Our overall review of Reo’s Ribs:

We had heard about Reo’s Ribs via an article in some local news joint about how there was a kerfuffle involving the haven of meaty goodness and some local residents who complained about how BBQ smoke was ruining their homes. I daydreamed endlessly about how grand life would be if my house smelled like barbecue all the time. Learning that Snoop Dogg’s uncle owned Reo’s Ribs was just icing on the cake. The siren song of ribs haunted my dreams. Serendipitously, a few days later Abbe described driving past a place on Macadam where delicious meat-scented smoke belched forth from big smokers all the livelong day, and we set out on our beefy adventure
Reo’s is located in a strip mall, and has a brightly lit, open interior adorned with several larger-than-life posters of Snoop D-o-double-g. You order your food and drinks at a counter and then seat yourself at some of the strangest booths I have ever seen.
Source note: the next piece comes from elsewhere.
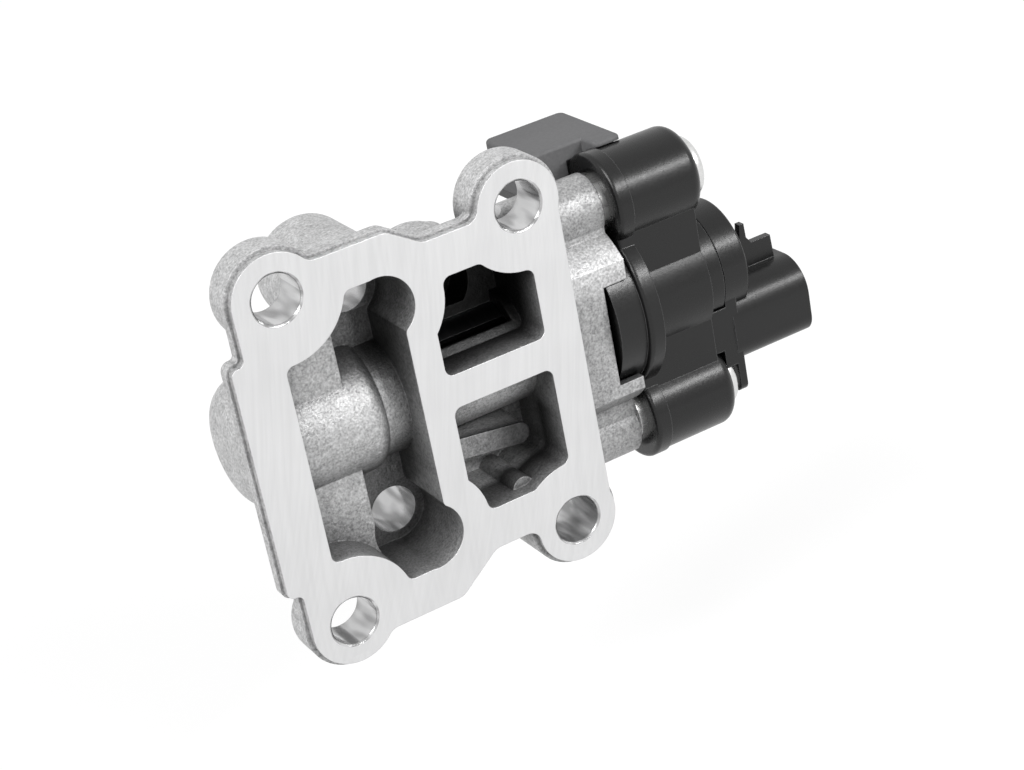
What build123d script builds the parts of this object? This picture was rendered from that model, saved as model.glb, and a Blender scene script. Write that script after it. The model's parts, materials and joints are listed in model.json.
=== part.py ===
from build123d import *
import os
from math import cos, radians, sin, sqrt

# Idle air control valve with a rotary shutter, sizes in millimetres.
# X runs along the shaft, from the blind end of the casting towards the connector.
# Y runs from the machined flange face into the casting. Z points up.
# The origin is the centre of the four mounting holes, on the flange face.

# Mounting flange
bolt_spacing_x = 37.0
bolt_spacing_z = 49.5
bolt_hole_d = 7.0
bolt_chamfer = 0.25
ear_r = 6.4
ear_back_grow = 0.6
ear_blend_r = 2.0
ear_depth = 6.4
long_ear_depth = 15.0
land_h = 1.2
land_left = 27.0
land_step_z = 17.5
land_right = 24.5
land_top = 28.1
land_bottom = 28.5
shoulder_top = 24.8
shoulder_bottom = 23.5
flange_t = 3.0
flange_grow = 0.35

# Coolant chamber on the left of the flange
chamber_left = 19.6
chamber_right = 1.6
chamber_half_z = 22.4
chamber_shelf_x = 10.0
shelf_depth = 6.0
trench_depth = 12.0
lobe_x = 4.3
lobe_z = 17.6
lobe_r = 4.9
coolant_hole_d = 7.1
coolant_boss_r = 7.7
coolant_boss_end = 24.5
bite_r = 6.1
ear_wall = 3.3
chamber_wall = 2.8

# Air ports on the right of the flange
port_left = 2.8
port_right = 18.9
upper_port_low = 4.7
upper_port_high = 18.9
lower_port_low = 17.3
lower_port_high = 0.2
port_ear_wall = 3.0
port_lobe_wall = 4.5
port_depth = 12.5
port_wall = 2.4
dome_x = 9.2
dome_z = 12.5
dome_r = 8.0
dome_end = 20.0
port_window_x0 = 5.0
port_window_x1 = 17.5
port_window_front = 6.8
ledge_front = 6.0
ledge_end = 15.0
ledge_r = 1.65
ledge_z = 9.0
cusp_front = 2.5
cusp_x = 12.2
cusp_r = 1.8

# Shaft line, valve bore and the barrel of metal around it
shaft_y = 13.5
bore_r = 7.2
barrel_r = 9.9
barrel_neck_r = 8.9
barrel_left = 25.8
barrel_dome_r = 5.5
barrel_shoulder_x = 4.4
bore_end = 21.0

# Actuator face of the casting
cheek_y = 2.3
cheek_x = 30.5
seat_x = 34.5
ring_r = 15.2
pilot_r = 13.0
window_top = 7.2
window_bottom = 8.4
upper_screw_y = 10.3
upper_screw_z = 16.7
lower_screw_y = 9.7
lower_screw_z = 17.4
lug_r = 4.8
lug_neck = 0.7
lower_lug_y = 10.4
lower_lug_z = 18.5
screw_d = 5.0
thread_core_d = 4.2
thread_depth = 12.0
thread_engaged = 9.0

# Actuator housing
pilot_clear = 0.2
nose_gap = 0.6
housing_gap = 1.0
rim_end = 38.0
rim_r = 13.7
boss_r = 7.0
boss_end = 50.4
boss_edge_r = 1.7
head_r = 4.8
head_t = 2.0
drum_r = 10.3
web_y = 4.8
drum_end = 48.9
collar_r = 9.3
collar_end = 51.7
cup_r = 8.2
spigot_start = 23.0
spigot_clear = 0.05

# Connector cap
cap_gap = 0.25
cap_r = 9.1
cap_end = 56.4
plate_start = 49.1
plate_end = 53.9
plate_bottom = 19.6
socket_end = 66.8
socket_top = 2.9
socket_bottom = 14.9
socket_half_y = 8.4
socket_wall = 1.5
socket_floor = 58.5
terminal_pitch = 4.2
blade_w = 1.5
blade_t = 0.64
rib_y0 = 10.6
rib_y1 = 11.8
rib_top = 1.9
tab_x = 59.7
tab_w = 0.8
tab_top = 4.2
saddle_x = 61.4
ramp_top = 0.8
ramp_end = 65.1

# Driver box on top
box_x0 = 29.1
box_x1 = 42.9
box_front_gap = 0.5
box_back_gap = 0.2
foot_depth = 8.0
box_top = 24.4
box_wall = 1.4
cover_t = 1.5
cover_corner_r = 1.2
lip_x0 = 38.3
lip_reach = 3.8
lip_clear = 0.15

# Rotor
shaft_r = 2.0
running_clear = 0.03
valve_clear = 0.08
valve_x0 = 1.5
valve_x1 = 20.0
valve_wall = 1.3
valve_edge = 126.0
valve_back_edge = -60.0
hub_wall = 1.4
pin_r = 0.6
pin_x = 4.5
magnet_r = 5.2
magnet_x0 = 38.6
magnet_x1 = 46.6
lever_x0 = 35.9
lever_t = 1.2
lever_reach = 6.8
lever_half = 1.2
travel = 30.0
stop_margin = 0.5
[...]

The booths are carved of wood, Texas-sized, and the backs are upholstered with fabric depicting western scenes. Four average-sized people could probably sit abreast comfortably on each side. Our fat booties were mighty pleased.
The menu is fairly limited to Southern staples and the meat section is predominantly comprised of different pork items, which, as far as we are concerned, is the way it should be. You can order bottomless soda to go with your smoked and fried treats, or for a few cents more, you can have bottomless sweet tea, lemonade, or fruit punch. These are lined up on the counter in frosty self-serve acrylic pitchers. They’re all delicious, but the sweet tea was perfect – dark as night and sweet as sin.
            While the décor is surprisingly anti-down home, the food is smoky, meaty heaven and the clientele seems friendly and laid back. An older couple across the isle from us struck up a conversation about local BBQ joints and offered opinions on their meal (which were all positive). The servers were helpful and friendly, and The Dogfather smiles down benevolently from on high. All-in-all, Reo’s is awesome and we would gladly return.